INSTRUCTIONS TO FOLLOW :: Every line below is to be quoted exactly, with nothing added or dropped.

ENTRIES ::

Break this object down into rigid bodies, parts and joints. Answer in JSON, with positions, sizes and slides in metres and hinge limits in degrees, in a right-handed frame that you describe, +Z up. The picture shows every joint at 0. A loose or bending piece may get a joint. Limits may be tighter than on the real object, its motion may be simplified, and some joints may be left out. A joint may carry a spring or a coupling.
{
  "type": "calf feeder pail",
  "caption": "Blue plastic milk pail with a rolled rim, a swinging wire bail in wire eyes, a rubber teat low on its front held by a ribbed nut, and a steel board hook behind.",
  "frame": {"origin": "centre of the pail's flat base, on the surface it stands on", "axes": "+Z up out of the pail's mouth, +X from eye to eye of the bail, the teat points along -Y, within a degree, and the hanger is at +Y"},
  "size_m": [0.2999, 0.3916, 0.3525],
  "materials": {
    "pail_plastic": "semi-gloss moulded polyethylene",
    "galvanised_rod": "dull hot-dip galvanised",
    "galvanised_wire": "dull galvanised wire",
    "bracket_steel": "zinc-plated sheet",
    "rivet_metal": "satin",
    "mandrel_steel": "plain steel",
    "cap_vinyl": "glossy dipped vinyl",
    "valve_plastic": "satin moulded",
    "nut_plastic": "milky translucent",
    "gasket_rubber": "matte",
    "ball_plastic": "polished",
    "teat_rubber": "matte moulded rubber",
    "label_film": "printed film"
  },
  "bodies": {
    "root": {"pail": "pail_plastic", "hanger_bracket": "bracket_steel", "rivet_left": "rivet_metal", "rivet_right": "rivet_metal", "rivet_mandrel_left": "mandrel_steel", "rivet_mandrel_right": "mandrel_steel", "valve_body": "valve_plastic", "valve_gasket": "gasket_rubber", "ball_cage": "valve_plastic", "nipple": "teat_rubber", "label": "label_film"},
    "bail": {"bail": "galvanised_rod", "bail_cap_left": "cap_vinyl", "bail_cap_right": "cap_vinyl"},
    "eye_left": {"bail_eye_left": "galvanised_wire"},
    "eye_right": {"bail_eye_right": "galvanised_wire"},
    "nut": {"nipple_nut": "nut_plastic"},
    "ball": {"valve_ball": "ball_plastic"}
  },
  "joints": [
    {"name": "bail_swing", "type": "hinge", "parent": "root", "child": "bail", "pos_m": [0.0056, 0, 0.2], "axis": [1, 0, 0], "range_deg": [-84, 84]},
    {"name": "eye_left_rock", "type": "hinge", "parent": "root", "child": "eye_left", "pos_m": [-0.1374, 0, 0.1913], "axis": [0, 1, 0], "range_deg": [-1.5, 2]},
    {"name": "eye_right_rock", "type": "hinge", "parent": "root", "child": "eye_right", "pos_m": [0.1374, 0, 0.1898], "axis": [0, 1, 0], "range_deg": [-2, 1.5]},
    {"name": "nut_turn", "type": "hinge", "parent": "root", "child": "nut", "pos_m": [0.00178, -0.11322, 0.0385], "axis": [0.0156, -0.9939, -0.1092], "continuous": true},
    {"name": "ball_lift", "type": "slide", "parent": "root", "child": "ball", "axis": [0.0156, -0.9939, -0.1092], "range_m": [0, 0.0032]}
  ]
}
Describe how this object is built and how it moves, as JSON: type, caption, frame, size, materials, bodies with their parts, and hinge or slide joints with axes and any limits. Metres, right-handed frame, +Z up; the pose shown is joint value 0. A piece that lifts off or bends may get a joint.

TASK SOLUTION ::
Break this object down into rigid bodies, parts and joints. Answer in JSON, with positions, sizes and slides in metres and hinge limits in degrees, in a right-handed frame that you describe, +Z up. The picture shows every joint at 0. A loose or bending piece may get a joint. Limits may be tighter than on the real object, its motion may be simplified, and some joints may be left out. A joint may carry a spring or a coupling.
{
  "type": "calf feeder pail",
  "caption": "Blue plastic milk pail with a rolled rim, a swinging wire bail in wire eyes, a rubber teat low on its front held by a ribbed nut, and a steel board hook behind.",
  "frame": {"origin": "centre of the pail's flat base, on the surface it stands on", "axes": "+Z up out of the pail's mouth, +X from eye to eye of the bail, the teat points along -Y, within a degree, and the hanger is at +Y"},
  "size_m": [0.2999, 0.3916, 0.3525],
  "materials": {
    "pail_plastic": "semi-gloss moulded polyethylene",
    "galvanised_rod": "dull hot-dip galvanised",
    "galvanised_wire": "dull galvanised wire",
    "bracket_steel": "zinc-plated sheet",
    "rivet_metal": "satin",
    "mandrel_steel": "plain steel",
    "cap_vinyl": "glossy dipped vinyl",
    "valve_plastic": "satin moulded",
    "nut_plastic": "milky translucent",
    "gasket_rubber": "matte",
    "ball_plastic": "polished",
    "teat_rubber": "matte moulded rubber",
    "label_film": "printed film"
  },
  "bodies": {
    "root": {"pail": "pail_plastic", "hanger_bracket": "bracket_steel", "rivet_left": "rivet_metal", "rivet_right": "rivet_metal", "rivet_mandrel_left": "mandrel_steel", "rivet_mandrel_right": "mandrel_steel", "valve_body": "valve_plastic", "valve_gasket": "gasket_rubber", "ball_cage": "valve_plastic", "nipple": "teat_rubber", "label": "label_film"},
    "bail": {"bail": "galvanised_rod", "bail_cap_left": "cap_vinyl", "bail_cap_right": "cap_vinyl"},
    "eye_left": {"bail_eye_left": "galvanised_wire"},
    "eye_right": {"bail_eye_right": "galvanised_wire"},
    "nut": {"nipple_nut": "nut_plastic"},
    "ball": {"valve_ball": "ball_plastic"}
  },
  "joints": [
    {"name": "bail_swing", "type": "hinge", "parent": "root", "child": "bail", "pos_m": [0.0056, 0, 0.2], "axis": [1, 0, 0], "range_deg": [-84, 84]},
    {"name": "eye_left_rock", "type": "hinge", "parent": "root", "child": "eye_left", "pos_m": [-0.1374, 0, 0.1913], "axis": [0, 1, 0], "range_deg": [-1.5, 2]},
    {"name": "eye_right_rock", "type": "hinge", "parent": "root", "child": "eye_right", "pos_m": [0.1374, 0, 0.1898], "axis": [0, 1, 0], "range_deg": [-2, 1.5]},
    {"name": "nut_turn", "type": "hinge", "parent": "root", "child": "nut", "pos_m": [0.00178, -0.11322, 0.0385], "axis": [0.0156, -0.9939, -0.1092], "continuous": true},
    {"name": "ball_lift", "type": "slide", "parent": "root", "child": "ball", "axis": [0.0156, -0.9939, -0.1092], "range_m": [0, 0.0032]}
  ]
}
Describe how this object is built and how it moves, as JSON: type, caption, frame, size, materials, bodies with their parts, and hinge or slide joints with axes and any limits. Metres, right-handed frame, +Z up; the pose shown is joint value 0. A piece that lifts off or bends may get a joint.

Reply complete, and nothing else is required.